§ Exercise task: Quote, please, the line with "mirror = max(mirror.Solids, key=lambda", the line with "points = [vertex.co", and every line between them, exactly and with nothing else.

§ Raw data:
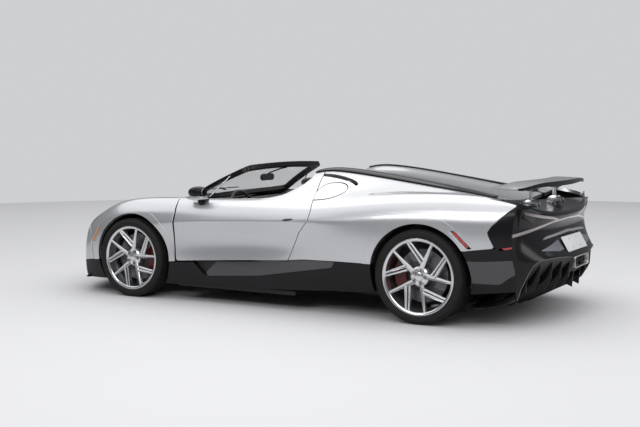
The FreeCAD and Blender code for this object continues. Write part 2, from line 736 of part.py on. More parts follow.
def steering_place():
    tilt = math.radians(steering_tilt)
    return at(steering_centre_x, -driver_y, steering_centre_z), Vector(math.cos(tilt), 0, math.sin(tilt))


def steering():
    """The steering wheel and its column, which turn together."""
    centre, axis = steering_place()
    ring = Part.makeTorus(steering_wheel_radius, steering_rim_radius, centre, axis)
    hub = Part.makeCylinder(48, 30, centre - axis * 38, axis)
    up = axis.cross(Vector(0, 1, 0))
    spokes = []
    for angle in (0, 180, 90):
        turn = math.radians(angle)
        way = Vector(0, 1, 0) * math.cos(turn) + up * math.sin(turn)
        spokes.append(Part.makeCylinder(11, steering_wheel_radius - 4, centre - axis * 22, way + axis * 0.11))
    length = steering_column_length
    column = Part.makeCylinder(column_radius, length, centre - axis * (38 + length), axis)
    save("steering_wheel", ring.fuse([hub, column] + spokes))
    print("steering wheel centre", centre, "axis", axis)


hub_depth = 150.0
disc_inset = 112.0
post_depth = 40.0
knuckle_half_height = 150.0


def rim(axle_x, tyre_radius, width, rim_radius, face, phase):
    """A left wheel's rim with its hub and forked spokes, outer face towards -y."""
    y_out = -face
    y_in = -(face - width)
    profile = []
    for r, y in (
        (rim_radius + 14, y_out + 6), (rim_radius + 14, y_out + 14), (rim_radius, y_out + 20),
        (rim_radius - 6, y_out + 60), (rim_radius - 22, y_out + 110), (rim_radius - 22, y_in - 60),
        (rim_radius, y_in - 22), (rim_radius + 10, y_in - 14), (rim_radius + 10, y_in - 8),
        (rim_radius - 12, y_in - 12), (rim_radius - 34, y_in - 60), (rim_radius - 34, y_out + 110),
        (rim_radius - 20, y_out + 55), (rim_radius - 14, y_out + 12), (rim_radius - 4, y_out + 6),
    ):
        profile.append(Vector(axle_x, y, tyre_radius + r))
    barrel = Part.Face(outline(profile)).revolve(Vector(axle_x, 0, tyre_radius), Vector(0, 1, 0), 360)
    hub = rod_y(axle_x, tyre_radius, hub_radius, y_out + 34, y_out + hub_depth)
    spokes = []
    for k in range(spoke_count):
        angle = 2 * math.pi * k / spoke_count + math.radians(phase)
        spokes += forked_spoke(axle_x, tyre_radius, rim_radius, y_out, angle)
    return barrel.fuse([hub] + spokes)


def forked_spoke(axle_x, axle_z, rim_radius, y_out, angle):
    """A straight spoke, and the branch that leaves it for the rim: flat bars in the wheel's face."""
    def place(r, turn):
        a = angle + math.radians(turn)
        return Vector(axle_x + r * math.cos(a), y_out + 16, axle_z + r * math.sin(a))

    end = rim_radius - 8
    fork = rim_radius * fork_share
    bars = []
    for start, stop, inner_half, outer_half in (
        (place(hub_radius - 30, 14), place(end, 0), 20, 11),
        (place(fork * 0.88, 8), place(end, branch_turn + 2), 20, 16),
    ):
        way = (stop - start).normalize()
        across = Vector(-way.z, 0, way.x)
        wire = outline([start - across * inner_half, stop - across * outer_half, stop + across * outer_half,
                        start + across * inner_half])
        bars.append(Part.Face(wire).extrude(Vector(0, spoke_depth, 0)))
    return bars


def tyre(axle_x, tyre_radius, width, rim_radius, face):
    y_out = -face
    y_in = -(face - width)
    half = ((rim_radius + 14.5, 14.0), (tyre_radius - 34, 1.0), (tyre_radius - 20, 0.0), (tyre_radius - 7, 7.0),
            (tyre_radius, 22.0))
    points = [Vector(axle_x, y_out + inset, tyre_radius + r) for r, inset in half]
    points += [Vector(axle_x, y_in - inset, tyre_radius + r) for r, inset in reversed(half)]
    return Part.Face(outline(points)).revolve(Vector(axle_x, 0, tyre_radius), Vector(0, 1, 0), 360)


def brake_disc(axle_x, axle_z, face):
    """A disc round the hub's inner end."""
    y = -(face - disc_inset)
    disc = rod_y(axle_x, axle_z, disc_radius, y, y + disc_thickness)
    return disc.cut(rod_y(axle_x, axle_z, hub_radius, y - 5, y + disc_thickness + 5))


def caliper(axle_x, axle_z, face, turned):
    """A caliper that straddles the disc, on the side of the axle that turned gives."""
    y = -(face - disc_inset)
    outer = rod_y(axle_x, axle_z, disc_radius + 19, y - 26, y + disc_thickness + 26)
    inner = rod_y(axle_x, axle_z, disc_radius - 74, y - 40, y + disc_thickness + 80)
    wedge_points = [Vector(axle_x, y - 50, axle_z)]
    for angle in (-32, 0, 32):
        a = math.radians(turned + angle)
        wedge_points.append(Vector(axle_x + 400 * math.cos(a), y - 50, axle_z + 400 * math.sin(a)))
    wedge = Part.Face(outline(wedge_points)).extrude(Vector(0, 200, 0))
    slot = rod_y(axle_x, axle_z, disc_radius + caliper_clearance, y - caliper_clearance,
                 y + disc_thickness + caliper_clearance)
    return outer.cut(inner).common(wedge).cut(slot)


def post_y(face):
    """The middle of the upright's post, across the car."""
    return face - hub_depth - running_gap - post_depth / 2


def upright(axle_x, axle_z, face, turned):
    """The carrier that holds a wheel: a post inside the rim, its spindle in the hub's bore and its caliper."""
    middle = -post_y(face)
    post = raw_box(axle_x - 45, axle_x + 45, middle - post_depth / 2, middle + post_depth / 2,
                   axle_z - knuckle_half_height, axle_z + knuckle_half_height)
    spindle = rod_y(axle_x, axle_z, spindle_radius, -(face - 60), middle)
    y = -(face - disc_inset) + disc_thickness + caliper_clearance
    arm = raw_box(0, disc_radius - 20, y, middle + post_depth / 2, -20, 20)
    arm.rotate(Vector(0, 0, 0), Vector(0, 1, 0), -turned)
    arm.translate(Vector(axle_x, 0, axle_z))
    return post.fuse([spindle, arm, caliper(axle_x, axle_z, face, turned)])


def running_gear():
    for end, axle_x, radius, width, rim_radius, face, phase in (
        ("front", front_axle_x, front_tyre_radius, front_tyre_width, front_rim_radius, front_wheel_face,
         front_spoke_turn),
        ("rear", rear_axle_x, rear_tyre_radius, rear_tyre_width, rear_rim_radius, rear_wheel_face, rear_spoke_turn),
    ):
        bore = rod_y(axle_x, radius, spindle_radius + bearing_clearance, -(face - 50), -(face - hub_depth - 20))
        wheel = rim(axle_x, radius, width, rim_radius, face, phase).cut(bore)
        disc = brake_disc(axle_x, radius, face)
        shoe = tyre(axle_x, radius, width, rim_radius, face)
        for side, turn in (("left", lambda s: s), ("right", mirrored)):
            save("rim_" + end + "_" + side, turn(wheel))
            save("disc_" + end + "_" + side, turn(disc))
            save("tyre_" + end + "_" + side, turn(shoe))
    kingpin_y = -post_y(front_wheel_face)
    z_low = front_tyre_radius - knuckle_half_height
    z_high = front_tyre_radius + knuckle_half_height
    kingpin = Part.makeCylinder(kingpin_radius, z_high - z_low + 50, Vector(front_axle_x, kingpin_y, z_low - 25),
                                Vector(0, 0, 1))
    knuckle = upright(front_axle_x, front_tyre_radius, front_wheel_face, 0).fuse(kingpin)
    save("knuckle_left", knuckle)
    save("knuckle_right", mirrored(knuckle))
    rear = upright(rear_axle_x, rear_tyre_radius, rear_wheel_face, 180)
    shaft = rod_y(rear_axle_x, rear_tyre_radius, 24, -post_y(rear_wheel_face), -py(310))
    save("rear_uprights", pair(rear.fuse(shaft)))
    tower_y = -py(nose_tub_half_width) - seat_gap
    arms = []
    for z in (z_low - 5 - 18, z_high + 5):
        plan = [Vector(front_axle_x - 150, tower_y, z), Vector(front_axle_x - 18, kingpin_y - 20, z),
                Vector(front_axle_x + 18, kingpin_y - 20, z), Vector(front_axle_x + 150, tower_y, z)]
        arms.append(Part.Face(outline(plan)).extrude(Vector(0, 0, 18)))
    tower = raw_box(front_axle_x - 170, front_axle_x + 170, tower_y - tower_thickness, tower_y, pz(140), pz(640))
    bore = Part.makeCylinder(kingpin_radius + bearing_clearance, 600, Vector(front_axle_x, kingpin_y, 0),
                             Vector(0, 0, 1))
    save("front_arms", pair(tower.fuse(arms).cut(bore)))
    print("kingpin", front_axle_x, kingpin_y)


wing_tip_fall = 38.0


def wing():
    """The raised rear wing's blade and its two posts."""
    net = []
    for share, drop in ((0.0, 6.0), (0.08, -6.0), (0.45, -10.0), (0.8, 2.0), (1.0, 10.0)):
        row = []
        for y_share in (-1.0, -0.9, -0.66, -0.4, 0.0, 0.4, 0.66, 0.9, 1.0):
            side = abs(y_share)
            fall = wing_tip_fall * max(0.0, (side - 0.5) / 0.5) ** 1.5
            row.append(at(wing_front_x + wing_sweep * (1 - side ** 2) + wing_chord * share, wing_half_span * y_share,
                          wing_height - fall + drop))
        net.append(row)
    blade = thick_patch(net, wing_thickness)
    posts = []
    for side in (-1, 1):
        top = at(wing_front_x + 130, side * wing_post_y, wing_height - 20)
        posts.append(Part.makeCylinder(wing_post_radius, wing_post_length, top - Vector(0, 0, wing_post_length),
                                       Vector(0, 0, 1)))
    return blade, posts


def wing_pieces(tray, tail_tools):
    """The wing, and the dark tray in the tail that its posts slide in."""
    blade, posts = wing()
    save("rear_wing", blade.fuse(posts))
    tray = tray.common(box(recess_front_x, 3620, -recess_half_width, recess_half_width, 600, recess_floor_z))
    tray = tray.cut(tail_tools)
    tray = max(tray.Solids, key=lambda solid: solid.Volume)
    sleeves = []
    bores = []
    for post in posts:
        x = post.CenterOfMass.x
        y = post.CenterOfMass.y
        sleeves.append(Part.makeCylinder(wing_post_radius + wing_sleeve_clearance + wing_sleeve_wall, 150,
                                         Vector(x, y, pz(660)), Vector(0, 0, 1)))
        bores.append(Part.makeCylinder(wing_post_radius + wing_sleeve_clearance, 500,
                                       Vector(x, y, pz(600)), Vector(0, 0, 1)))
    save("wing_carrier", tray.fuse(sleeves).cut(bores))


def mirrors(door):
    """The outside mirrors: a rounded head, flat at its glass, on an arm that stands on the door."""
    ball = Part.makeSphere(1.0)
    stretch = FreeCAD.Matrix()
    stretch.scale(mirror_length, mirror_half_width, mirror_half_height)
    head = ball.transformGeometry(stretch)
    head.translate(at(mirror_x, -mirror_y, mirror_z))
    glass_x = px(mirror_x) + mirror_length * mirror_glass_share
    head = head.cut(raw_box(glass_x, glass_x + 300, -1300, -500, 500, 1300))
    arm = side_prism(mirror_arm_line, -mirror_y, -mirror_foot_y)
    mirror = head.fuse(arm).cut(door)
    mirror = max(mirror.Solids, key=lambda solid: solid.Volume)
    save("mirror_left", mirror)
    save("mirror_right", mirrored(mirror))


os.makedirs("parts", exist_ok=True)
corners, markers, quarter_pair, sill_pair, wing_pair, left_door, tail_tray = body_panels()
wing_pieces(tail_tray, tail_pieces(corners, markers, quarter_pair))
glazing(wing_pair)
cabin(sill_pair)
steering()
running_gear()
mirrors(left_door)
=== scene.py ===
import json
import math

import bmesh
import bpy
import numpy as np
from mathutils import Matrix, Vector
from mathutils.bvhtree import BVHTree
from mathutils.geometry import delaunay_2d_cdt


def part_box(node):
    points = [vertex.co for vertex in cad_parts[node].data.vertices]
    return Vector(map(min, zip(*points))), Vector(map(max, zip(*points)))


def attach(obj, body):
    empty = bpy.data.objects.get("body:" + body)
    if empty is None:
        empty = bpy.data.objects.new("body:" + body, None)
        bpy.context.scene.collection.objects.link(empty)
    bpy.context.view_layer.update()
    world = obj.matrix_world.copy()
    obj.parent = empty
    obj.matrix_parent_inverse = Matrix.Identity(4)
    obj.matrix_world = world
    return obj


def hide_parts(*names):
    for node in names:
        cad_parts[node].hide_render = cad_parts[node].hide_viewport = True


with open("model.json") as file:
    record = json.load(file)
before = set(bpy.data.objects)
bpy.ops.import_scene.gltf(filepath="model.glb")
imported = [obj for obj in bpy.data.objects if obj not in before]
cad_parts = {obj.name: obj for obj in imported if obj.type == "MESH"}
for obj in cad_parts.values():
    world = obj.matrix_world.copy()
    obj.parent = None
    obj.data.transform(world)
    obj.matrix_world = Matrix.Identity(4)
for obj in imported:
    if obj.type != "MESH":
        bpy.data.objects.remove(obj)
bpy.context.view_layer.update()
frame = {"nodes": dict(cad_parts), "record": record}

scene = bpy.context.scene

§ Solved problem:
    mirror = max(mirror.Solids, key=lambda solid: solid.Volume)
    save("mirror_left", mirror)
    save("mirror_right", mirrored(mirror))


os.makedirs("parts", exist_ok=True)
corners, markers, quarter_pair, sill_pair, wing_pair, left_door, tail_tray = body_panels()
wing_pieces(tail_tray, tail_pieces(corners, markers, quarter_pair))
glazing(wing_pair)
cabin(sill_pair)
steering()
running_gear()
mirrors(left_door)
=== scene.py ===
import json
import math

import bmesh
import bpy
import numpy as np
from mathutils import Matrix, Vector
from mathutils.bvhtree import BVHTree
from mathutils.geometry import delaunay_2d_cdt


def part_box(node):
    points = [vertex.co for vertex in cad_parts[node].data.vertices]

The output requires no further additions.